[Written request] From the entries below, copy exactly the lines from the one that contains "well_glaze, inner_glaze, outer_glaze" through the one that contains "cad_parts[node].hide_render = cad_parts[node].hide_viewport", both included, and only those.

[Data for this task]
----------

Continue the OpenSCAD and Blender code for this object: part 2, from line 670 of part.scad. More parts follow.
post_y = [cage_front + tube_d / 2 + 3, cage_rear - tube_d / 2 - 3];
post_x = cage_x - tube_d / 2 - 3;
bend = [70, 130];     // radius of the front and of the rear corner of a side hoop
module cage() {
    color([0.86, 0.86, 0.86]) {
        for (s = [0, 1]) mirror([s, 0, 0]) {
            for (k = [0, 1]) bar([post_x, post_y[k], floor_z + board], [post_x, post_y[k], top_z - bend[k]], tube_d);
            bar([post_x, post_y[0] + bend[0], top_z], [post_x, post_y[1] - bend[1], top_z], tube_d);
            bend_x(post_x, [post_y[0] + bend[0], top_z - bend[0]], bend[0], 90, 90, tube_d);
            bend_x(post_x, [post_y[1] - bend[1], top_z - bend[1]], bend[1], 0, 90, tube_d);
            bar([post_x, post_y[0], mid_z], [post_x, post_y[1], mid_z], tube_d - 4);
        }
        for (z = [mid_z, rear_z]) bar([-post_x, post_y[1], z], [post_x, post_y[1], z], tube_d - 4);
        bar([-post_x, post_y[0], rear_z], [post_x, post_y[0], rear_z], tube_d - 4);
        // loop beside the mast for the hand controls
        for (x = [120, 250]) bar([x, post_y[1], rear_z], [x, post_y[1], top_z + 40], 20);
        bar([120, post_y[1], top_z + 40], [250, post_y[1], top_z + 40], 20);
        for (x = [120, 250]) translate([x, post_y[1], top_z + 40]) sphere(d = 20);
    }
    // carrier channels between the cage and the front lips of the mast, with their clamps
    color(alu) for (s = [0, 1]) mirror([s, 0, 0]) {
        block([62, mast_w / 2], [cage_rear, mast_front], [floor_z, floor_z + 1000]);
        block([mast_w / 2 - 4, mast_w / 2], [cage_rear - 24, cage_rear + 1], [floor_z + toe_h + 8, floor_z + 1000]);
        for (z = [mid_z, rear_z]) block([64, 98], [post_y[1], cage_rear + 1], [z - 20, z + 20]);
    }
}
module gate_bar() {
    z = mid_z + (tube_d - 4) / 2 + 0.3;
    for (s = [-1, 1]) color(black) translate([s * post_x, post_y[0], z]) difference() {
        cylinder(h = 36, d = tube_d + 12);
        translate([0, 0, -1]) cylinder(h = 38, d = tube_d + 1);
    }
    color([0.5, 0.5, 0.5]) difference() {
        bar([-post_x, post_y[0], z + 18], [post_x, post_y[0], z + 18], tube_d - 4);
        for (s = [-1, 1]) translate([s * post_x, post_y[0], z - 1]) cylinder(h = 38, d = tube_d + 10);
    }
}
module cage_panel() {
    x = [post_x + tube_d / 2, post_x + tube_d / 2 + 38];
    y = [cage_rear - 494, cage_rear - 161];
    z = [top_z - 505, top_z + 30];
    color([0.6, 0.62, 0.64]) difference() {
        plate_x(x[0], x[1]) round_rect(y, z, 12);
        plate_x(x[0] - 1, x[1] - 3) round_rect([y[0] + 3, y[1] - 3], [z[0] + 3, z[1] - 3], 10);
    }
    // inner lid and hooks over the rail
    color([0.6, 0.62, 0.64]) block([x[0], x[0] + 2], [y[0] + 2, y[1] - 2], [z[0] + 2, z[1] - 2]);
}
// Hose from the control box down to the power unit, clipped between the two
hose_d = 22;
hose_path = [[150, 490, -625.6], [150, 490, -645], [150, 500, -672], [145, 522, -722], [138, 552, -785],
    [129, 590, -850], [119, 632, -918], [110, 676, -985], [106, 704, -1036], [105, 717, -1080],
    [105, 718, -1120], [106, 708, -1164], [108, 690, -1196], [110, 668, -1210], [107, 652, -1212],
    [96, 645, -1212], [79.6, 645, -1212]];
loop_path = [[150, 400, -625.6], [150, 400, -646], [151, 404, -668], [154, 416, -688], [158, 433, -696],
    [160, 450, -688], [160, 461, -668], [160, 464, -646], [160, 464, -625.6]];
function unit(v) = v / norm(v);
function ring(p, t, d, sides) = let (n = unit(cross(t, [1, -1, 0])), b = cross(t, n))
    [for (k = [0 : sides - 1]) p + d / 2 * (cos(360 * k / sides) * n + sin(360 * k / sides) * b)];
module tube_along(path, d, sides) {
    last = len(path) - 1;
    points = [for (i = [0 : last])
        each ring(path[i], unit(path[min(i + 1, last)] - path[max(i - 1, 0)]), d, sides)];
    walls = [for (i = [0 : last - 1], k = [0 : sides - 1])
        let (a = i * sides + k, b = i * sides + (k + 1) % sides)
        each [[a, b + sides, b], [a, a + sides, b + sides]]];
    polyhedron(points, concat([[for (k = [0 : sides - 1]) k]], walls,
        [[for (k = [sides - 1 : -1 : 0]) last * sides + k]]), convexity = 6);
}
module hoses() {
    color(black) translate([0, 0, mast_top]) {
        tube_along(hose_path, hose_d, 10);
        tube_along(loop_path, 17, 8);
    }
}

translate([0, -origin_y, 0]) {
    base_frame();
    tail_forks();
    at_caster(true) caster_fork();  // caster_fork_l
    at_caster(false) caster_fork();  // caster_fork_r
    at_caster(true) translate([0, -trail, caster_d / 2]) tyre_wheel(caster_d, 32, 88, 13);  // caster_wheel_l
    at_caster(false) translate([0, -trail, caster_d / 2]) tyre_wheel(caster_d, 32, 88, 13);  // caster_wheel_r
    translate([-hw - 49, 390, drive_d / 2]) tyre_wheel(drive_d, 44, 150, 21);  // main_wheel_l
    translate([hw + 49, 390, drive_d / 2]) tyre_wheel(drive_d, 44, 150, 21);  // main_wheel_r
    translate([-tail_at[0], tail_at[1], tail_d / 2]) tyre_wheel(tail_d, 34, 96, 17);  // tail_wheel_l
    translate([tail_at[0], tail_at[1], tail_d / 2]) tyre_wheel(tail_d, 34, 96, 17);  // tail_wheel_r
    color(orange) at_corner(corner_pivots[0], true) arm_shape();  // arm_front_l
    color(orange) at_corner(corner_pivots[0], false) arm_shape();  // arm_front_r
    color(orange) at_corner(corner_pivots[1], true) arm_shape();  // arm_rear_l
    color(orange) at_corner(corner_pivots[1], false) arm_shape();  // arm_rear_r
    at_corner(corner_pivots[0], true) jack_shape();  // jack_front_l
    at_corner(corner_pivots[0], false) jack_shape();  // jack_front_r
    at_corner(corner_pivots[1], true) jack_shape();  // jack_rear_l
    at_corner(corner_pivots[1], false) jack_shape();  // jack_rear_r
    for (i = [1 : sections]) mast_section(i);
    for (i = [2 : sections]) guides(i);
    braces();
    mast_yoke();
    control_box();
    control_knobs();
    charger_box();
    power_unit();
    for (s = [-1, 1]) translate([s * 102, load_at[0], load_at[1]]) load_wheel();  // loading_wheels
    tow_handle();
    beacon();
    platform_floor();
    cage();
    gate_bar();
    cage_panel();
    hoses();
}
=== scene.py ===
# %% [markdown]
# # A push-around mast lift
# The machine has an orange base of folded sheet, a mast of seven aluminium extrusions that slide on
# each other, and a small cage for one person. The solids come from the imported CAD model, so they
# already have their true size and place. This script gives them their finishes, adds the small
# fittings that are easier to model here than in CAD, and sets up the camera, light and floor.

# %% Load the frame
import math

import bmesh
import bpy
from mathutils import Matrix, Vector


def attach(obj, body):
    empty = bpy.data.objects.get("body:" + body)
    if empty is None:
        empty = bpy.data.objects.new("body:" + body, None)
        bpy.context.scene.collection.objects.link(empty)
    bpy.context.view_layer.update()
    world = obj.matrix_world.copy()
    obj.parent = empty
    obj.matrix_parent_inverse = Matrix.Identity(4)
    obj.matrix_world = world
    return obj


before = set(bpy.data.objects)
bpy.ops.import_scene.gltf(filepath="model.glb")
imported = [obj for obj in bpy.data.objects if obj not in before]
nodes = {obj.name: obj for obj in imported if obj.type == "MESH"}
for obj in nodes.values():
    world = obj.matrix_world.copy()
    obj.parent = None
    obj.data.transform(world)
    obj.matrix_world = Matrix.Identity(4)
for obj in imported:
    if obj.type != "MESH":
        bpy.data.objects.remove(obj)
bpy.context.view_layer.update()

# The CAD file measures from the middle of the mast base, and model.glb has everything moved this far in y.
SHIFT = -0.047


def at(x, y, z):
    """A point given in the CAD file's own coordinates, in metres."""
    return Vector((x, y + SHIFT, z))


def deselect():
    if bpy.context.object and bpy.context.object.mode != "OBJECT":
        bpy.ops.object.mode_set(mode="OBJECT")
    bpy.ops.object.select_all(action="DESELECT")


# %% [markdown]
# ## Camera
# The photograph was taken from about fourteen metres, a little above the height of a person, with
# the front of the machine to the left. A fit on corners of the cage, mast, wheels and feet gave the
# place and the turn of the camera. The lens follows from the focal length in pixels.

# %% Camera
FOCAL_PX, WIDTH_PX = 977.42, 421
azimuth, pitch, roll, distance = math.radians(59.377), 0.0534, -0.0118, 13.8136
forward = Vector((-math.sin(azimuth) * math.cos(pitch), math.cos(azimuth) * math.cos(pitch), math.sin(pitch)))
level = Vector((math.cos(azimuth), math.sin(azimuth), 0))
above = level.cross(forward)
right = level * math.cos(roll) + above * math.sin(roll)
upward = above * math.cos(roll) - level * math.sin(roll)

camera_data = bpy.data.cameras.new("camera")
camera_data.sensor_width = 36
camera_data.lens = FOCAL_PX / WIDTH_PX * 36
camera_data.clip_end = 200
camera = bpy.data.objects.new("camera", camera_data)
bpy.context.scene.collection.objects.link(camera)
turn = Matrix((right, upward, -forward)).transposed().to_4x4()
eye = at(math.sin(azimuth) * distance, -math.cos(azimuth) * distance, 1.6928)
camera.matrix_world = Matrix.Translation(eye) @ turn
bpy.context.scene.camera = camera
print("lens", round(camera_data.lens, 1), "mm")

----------

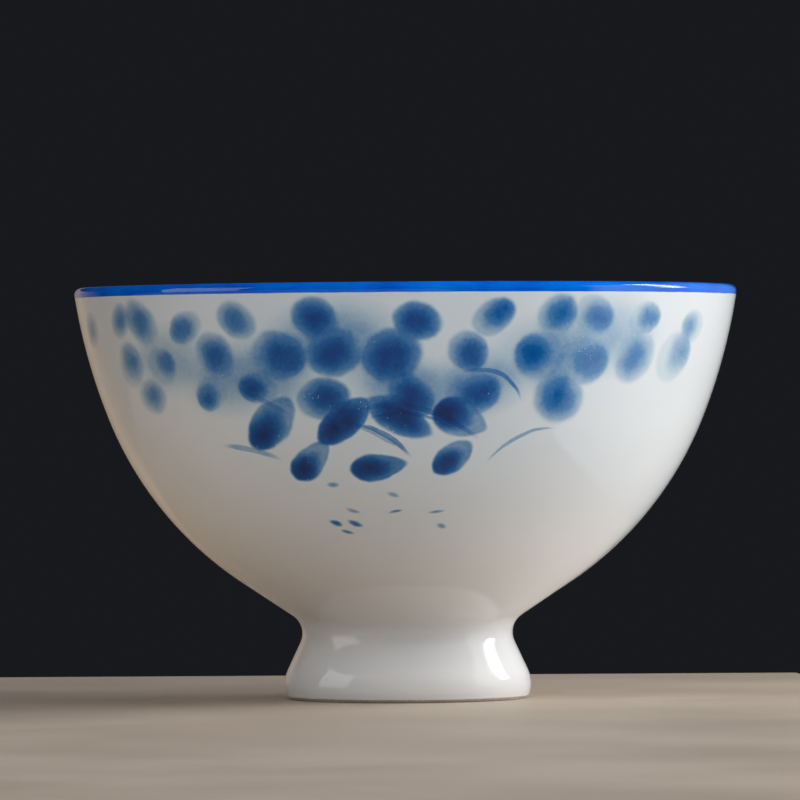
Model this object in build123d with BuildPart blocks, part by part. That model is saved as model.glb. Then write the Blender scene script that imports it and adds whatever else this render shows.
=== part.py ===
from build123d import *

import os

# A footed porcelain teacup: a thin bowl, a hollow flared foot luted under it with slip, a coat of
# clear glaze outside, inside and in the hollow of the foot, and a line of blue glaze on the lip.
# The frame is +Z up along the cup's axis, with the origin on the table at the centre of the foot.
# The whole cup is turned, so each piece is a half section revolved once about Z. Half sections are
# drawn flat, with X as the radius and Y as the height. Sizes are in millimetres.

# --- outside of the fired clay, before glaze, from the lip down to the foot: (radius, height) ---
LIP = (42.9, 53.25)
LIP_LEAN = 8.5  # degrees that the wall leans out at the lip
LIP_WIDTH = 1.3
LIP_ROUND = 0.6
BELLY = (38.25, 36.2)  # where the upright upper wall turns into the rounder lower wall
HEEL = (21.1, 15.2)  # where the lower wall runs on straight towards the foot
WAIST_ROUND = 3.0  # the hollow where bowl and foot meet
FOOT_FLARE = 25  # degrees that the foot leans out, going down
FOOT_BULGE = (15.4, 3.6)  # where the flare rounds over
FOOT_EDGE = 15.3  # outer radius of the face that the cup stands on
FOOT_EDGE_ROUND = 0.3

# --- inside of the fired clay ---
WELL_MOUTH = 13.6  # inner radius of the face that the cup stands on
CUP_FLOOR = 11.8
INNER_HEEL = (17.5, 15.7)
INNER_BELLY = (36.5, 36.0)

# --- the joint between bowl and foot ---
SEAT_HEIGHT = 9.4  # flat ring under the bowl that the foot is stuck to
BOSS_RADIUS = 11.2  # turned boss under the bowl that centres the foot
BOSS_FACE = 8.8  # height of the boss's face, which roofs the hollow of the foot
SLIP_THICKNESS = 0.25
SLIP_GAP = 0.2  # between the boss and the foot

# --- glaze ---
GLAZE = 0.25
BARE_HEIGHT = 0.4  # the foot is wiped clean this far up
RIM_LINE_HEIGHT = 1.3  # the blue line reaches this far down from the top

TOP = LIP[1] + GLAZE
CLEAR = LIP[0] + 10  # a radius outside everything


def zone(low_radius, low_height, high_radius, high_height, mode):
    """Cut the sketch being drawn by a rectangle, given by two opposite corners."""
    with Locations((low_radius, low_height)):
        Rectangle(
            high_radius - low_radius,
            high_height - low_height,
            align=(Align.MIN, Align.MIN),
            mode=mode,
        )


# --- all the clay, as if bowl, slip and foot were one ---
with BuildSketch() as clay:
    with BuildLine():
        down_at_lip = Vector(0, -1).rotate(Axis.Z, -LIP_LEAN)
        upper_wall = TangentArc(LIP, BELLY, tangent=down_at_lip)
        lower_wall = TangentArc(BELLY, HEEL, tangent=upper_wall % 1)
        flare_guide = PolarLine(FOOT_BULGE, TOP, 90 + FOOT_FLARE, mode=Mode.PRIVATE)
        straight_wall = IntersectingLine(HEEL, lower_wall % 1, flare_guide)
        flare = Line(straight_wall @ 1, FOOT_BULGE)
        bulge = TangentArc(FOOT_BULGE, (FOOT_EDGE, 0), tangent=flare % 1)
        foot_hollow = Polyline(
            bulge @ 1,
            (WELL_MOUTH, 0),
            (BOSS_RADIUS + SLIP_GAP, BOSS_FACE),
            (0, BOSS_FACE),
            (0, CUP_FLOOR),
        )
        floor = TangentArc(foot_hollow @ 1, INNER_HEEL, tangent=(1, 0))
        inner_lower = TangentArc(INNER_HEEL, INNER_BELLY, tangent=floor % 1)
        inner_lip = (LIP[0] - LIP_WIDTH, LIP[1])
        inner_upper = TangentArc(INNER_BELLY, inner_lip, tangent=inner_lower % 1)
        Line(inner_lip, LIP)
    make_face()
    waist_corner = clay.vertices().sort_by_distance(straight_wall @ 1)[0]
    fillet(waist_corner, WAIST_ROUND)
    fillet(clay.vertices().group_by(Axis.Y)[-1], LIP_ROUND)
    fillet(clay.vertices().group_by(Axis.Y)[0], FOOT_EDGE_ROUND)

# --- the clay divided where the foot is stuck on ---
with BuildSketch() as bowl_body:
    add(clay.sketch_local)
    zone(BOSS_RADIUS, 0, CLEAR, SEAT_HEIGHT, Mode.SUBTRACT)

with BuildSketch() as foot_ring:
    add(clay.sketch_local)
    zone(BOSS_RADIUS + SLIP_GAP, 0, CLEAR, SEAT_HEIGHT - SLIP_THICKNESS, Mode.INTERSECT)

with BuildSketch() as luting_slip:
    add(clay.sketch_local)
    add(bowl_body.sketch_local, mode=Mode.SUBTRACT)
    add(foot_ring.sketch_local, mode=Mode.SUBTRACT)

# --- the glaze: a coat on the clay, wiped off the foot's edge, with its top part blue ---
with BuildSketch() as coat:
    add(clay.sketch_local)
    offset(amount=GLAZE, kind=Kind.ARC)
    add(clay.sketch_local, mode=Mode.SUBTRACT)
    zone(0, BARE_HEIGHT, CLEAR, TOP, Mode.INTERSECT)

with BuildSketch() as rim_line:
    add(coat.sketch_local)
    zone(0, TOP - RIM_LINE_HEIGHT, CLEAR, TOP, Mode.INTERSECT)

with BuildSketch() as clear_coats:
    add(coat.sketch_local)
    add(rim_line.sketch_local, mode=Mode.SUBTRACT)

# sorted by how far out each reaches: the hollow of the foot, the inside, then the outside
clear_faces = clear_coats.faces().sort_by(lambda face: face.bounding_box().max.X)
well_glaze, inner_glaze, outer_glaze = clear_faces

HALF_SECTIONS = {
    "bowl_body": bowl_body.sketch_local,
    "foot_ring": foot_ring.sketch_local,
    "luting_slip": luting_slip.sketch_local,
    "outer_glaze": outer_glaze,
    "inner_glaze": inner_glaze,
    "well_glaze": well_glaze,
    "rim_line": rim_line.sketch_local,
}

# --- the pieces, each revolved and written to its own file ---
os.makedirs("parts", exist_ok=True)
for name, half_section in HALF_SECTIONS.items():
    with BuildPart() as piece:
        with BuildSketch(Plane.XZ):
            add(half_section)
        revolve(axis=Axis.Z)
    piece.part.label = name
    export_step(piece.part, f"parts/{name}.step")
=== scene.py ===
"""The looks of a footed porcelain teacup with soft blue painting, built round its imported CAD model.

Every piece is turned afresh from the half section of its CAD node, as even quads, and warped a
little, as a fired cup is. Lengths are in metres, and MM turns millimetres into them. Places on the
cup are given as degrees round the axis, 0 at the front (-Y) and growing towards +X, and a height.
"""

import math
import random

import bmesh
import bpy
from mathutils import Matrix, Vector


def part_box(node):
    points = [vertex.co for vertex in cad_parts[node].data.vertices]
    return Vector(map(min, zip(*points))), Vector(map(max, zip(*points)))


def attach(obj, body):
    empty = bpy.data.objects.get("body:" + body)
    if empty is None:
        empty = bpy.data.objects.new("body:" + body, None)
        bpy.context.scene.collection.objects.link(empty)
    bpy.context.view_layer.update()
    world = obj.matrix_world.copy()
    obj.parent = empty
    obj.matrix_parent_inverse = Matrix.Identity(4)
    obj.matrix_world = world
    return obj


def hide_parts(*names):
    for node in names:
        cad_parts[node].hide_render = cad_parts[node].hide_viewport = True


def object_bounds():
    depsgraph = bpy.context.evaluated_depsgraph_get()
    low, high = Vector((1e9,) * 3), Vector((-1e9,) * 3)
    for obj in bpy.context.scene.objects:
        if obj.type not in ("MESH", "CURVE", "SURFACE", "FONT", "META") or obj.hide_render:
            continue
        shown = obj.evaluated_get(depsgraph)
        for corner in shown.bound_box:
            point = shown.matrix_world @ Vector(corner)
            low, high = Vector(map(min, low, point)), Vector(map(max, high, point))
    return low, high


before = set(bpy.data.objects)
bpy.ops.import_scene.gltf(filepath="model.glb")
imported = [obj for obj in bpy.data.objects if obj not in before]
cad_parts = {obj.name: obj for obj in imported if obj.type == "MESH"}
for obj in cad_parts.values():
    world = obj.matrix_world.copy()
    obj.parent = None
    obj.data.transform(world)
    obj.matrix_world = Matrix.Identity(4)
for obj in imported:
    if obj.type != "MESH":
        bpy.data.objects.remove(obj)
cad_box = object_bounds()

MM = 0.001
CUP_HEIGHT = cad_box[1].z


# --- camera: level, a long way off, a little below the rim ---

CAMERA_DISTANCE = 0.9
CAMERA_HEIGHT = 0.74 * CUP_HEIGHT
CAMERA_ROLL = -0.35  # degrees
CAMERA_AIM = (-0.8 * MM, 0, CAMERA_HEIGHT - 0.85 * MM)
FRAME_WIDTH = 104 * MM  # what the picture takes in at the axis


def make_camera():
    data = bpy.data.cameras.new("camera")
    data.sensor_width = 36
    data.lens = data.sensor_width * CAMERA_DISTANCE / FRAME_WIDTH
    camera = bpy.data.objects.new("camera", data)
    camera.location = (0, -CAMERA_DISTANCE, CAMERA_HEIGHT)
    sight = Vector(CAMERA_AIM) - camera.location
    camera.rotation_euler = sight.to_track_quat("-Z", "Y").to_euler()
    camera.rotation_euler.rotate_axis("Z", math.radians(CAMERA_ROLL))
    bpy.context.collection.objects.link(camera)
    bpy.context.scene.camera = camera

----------

[Correct answer]
well_glaze, inner_glaze, outer_glaze = clear_faces

HALF_SECTIONS = {
    "bowl_body": bowl_body.sketch_local,
    "foot_ring": foot_ring.sketch_local,
    "luting_slip": luting_slip.sketch_local,
    "outer_glaze": outer_glaze,
    "inner_glaze": inner_glaze,
    "well_glaze": well_glaze,
    "rim_line": rim_line.sketch_local,
}

# --- the pieces, each revolved and written to its own file ---
os.makedirs("parts", exist_ok=True)
for name, half_section in HALF_SECTIONS.items():
    with BuildPart() as piece:
        with BuildSketch(Plane.XZ):
            add(half_section)
        revolve(axis=Axis.Z)
    piece.part.label = name
    export_step(piece.part, f"parts/{name}.step")
=== scene.py ===
"""The looks of a footed porcelain teacup with soft blue painting, built round its imported CAD model.

Every piece is turned afresh from the half section of its CAD node, as even quads, and warped a
little, as a fired cup is. Lengths are in metres, and MM turns millimetres into them. Places on the
cup are given as degrees round the axis, 0 at the front (-Y) and growing towards +X, and a height.
"""

import math
import random

import bmesh
import bpy
from mathutils import Matrix, Vector


def part_box(node):
    points = [vertex.co for vertex in cad_parts[node].data.vertices]
    return Vector(map(min, zip(*points))), Vector(map(max, zip(*points)))


def attach(obj, body):
    empty = bpy.data.objects.get("body:" + body)
    if empty is None:
        empty = bpy.data.objects.new("body:" + body, None)
        bpy.context.scene.collection.objects.link(empty)
    bpy.context.view_layer.update()
    world = obj.matrix_world.copy()
    obj.parent = empty
    obj.matrix_parent_inverse = Matrix.Identity(4)
    obj.matrix_world = world
    return obj


def hide_parts(*names):
    for node in names:
        cad_parts[node].hide_render = cad_parts[node].hide_viewport = True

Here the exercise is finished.